===== Dataset extract =====
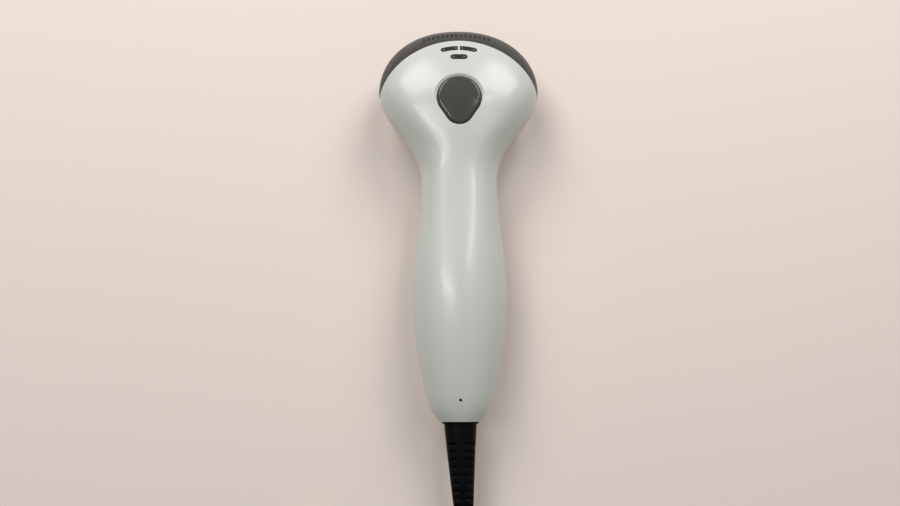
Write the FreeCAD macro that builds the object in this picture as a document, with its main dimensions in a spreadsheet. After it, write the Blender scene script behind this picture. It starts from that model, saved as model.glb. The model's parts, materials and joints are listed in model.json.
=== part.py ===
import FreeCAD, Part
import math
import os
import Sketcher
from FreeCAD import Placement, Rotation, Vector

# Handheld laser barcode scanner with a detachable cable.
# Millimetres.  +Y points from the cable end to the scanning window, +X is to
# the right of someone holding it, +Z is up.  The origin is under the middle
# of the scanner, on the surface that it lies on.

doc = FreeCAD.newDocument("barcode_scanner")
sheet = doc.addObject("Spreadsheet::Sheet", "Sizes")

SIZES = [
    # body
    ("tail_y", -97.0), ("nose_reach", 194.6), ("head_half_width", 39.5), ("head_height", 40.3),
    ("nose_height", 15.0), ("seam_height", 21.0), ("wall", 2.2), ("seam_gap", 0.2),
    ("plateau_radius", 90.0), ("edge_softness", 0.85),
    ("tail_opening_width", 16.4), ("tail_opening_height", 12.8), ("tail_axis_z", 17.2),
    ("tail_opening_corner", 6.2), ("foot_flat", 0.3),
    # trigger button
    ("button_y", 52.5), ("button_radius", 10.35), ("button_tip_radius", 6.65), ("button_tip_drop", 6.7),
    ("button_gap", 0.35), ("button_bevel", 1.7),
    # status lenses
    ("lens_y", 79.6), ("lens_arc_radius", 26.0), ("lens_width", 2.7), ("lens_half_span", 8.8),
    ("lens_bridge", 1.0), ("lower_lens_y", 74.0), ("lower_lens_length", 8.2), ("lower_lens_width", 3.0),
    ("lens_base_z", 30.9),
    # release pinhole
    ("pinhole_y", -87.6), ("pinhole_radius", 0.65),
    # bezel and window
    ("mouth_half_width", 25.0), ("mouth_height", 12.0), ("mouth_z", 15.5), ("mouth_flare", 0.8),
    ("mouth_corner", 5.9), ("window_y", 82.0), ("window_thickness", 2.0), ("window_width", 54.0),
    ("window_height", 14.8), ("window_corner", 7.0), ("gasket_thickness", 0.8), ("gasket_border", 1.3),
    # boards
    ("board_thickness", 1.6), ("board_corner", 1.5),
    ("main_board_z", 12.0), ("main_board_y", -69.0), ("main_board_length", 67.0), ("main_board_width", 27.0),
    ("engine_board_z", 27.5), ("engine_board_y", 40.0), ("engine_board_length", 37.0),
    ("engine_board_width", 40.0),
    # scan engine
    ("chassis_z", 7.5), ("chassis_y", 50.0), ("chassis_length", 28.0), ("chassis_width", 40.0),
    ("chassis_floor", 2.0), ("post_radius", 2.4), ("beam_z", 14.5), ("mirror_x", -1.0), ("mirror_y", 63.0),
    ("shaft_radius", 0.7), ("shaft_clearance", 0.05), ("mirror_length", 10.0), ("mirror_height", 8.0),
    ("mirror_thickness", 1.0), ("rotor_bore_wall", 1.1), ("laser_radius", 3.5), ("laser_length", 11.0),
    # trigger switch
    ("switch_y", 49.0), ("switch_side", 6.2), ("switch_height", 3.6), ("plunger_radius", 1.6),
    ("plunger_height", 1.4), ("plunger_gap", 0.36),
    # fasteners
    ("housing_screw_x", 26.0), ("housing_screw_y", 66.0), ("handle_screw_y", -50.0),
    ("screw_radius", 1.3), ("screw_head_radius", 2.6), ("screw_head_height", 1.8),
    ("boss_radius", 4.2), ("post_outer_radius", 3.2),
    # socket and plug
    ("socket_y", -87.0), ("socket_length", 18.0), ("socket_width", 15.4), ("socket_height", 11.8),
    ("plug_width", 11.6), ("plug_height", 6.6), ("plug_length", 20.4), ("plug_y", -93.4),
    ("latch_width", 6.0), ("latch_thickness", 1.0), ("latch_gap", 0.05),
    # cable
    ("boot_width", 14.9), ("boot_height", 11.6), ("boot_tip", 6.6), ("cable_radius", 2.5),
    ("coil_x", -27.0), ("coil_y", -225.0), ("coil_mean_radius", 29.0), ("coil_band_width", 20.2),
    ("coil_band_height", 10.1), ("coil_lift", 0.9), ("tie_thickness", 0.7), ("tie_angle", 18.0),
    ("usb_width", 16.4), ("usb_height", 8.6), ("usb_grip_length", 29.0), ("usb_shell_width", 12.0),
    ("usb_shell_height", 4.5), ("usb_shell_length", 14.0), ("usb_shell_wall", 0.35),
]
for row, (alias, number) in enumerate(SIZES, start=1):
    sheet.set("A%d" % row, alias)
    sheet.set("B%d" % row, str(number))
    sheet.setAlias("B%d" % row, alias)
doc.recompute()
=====
### [Task objective]
Return each line of the data exactly as written above.

### [The answer]
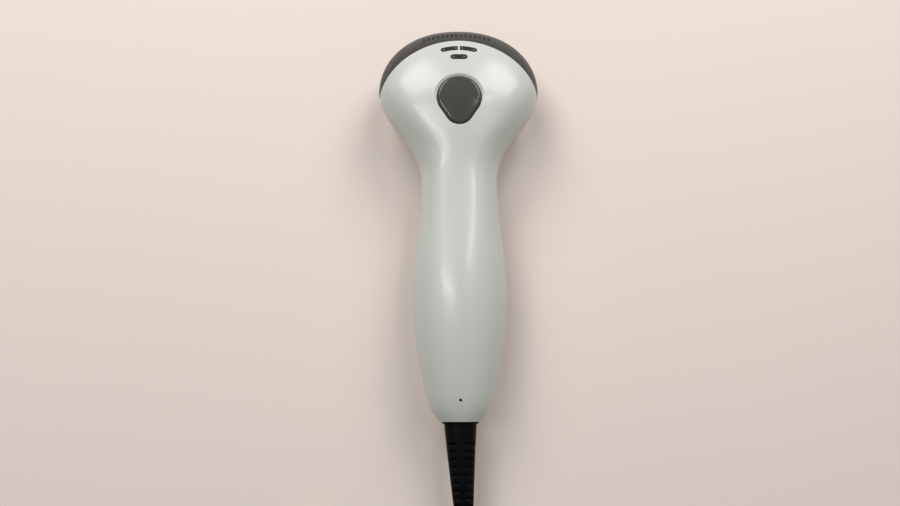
Write the FreeCAD macro that builds the object in this picture as a document, with its main dimensions in a spreadsheet. After it, write the Blender scene script behind this picture. It starts from that model, saved as model.glb. The model's parts, materials and joints are listed in model.json.
=== part.py ===
import FreeCAD, Part
import math
import os
import Sketcher
from FreeCAD import Placement, Rotation, Vector

# Handheld laser barcode scanner with a detachable cable.
# Millimetres.  +Y points from the cable end to the scanning window, +X is to
# the right of someone holding it, +Z is up.  The origin is under the middle
# of the scanner, on the surface that it lies on.

doc = FreeCAD.newDocument("barcode_scanner")
sheet = doc.addObject("Spreadsheet::Sheet", "Sizes")

SIZES = [
    # body
    ("tail_y", -97.0), ("nose_reach", 194.6), ("head_half_width", 39.5), ("head_height", 40.3),
    ("nose_height", 15.0), ("seam_height", 21.0), ("wall", 2.2), ("seam_gap", 0.2),
    ("plateau_radius", 90.0), ("edge_softness", 0.85),
    ("tail_opening_width", 16.4), ("tail_opening_height", 12.8), ("tail_axis_z", 17.2),
    ("tail_opening_corner", 6.2), ("foot_flat", 0.3),
    # trigger button
    ("button_y", 52.5), ("button_radius", 10.35), ("button_tip_radius", 6.65), ("button_tip_drop", 6.7),
    ("button_gap", 0.35), ("button_bevel", 1.7),
    # status lenses
    ("lens_y", 79.6), ("lens_arc_radius", 26.0), ("lens_width", 2.7), ("lens_half_span", 8.8),
    ("lens_bridge", 1.0), ("lower_lens_y", 74.0), ("lower_lens_length", 8.2), ("lower_lens_width", 3.0),
    ("lens_base_z", 30.9),
    # release pinhole
    ("pinhole_y", -87.6), ("pinhole_radius", 0.65),
    # bezel and window
    ("mouth_half_width", 25.0), ("mouth_height", 12.0), ("mouth_z", 15.5), ("mouth_flare", 0.8),
    ("mouth_corner", 5.9), ("window_y", 82.0), ("window_thickness", 2.0), ("window_width", 54.0),
    ("window_height", 14.8), ("window_corner", 7.0), ("gasket_thickness", 0.8), ("gasket_border", 1.3),
    # boards
    ("board_thickness", 1.6), ("board_corner", 1.5),
    ("main_board_z", 12.0), ("main_board_y", -69.0), ("main_board_length", 67.0), ("main_board_width", 27.0),
    ("engine_board_z", 27.5), ("engine_board_y", 40.0), ("engine_board_length", 37.0),
    ("engine_board_width", 40.0),
    # scan engine
    ("chassis_z", 7.5), ("chassis_y", 50.0), ("chassis_length", 28.0), ("chassis_width", 40.0),
    ("chassis_floor", 2.0), ("post_radius", 2.4), ("beam_z", 14.5), ("mirror_x", -1.0), ("mirror_y", 63.0),
    ("shaft_radius", 0.7), ("shaft_clearance", 0.05), ("mirror_length", 10.0), ("mirror_height", 8.0),
    ("mirror_thickness", 1.0), ("rotor_bore_wall", 1.1), ("laser_radius", 3.5), ("laser_length", 11.0),
    # trigger switch
    ("switch_y", 49.0), ("switch_side", 6.2), ("switch_height", 3.6), ("plunger_radius", 1.6),
    ("plunger_height", 1.4), ("plunger_gap", 0.36),
    # fasteners
    ("housing_screw_x", 26.0), ("housing_screw_y", 66.0), ("handle_screw_y", -50.0),
    ("screw_radius", 1.3), ("screw_head_radius", 2.6), ("screw_head_height", 1.8),
    ("boss_radius", 4.2), ("post_outer_radius", 3.2),
    # socket and plug
    ("socket_y", -87.0), ("socket_length", 18.0), ("socket_width", 15.4), ("socket_height", 11.8),
    ("plug_width", 11.6), ("plug_height", 6.6), ("plug_length", 20.4), ("plug_y", -93.4),
    ("latch_width", 6.0), ("latch_thickness", 1.0), ("latch_gap", 0.05),
    # cable
    ("boot_width", 14.9), ("boot_height", 11.6), ("boot_tip", 6.6), ("cable_radius", 2.5),
    ("coil_x", -27.0), ("coil_y", -225.0), ("coil_mean_radius", 29.0), ("coil_band_width", 20.2),
    ("coil_band_height", 10.1), ("coil_lift", 0.9), ("tie_thickness", 0.7), ("tie_angle", 18.0),
    ("usb_width", 16.4), ("usb_height", 8.6), ("usb_grip_length", 29.0), ("usb_shell_width", 12.0),
    ("usb_shell_height", 4.5), ("usb_shell_length", 14.0), ("usb_shell_wall", 0.35),
]
for row, (alias, number) in enumerate(SIZES, start=1):
    sheet.set("A%d" % row, alias)
    sheet.set("B%d" % row, str(number))
    sheet.setAlias("B%d" % row, alias)
doc.recompute()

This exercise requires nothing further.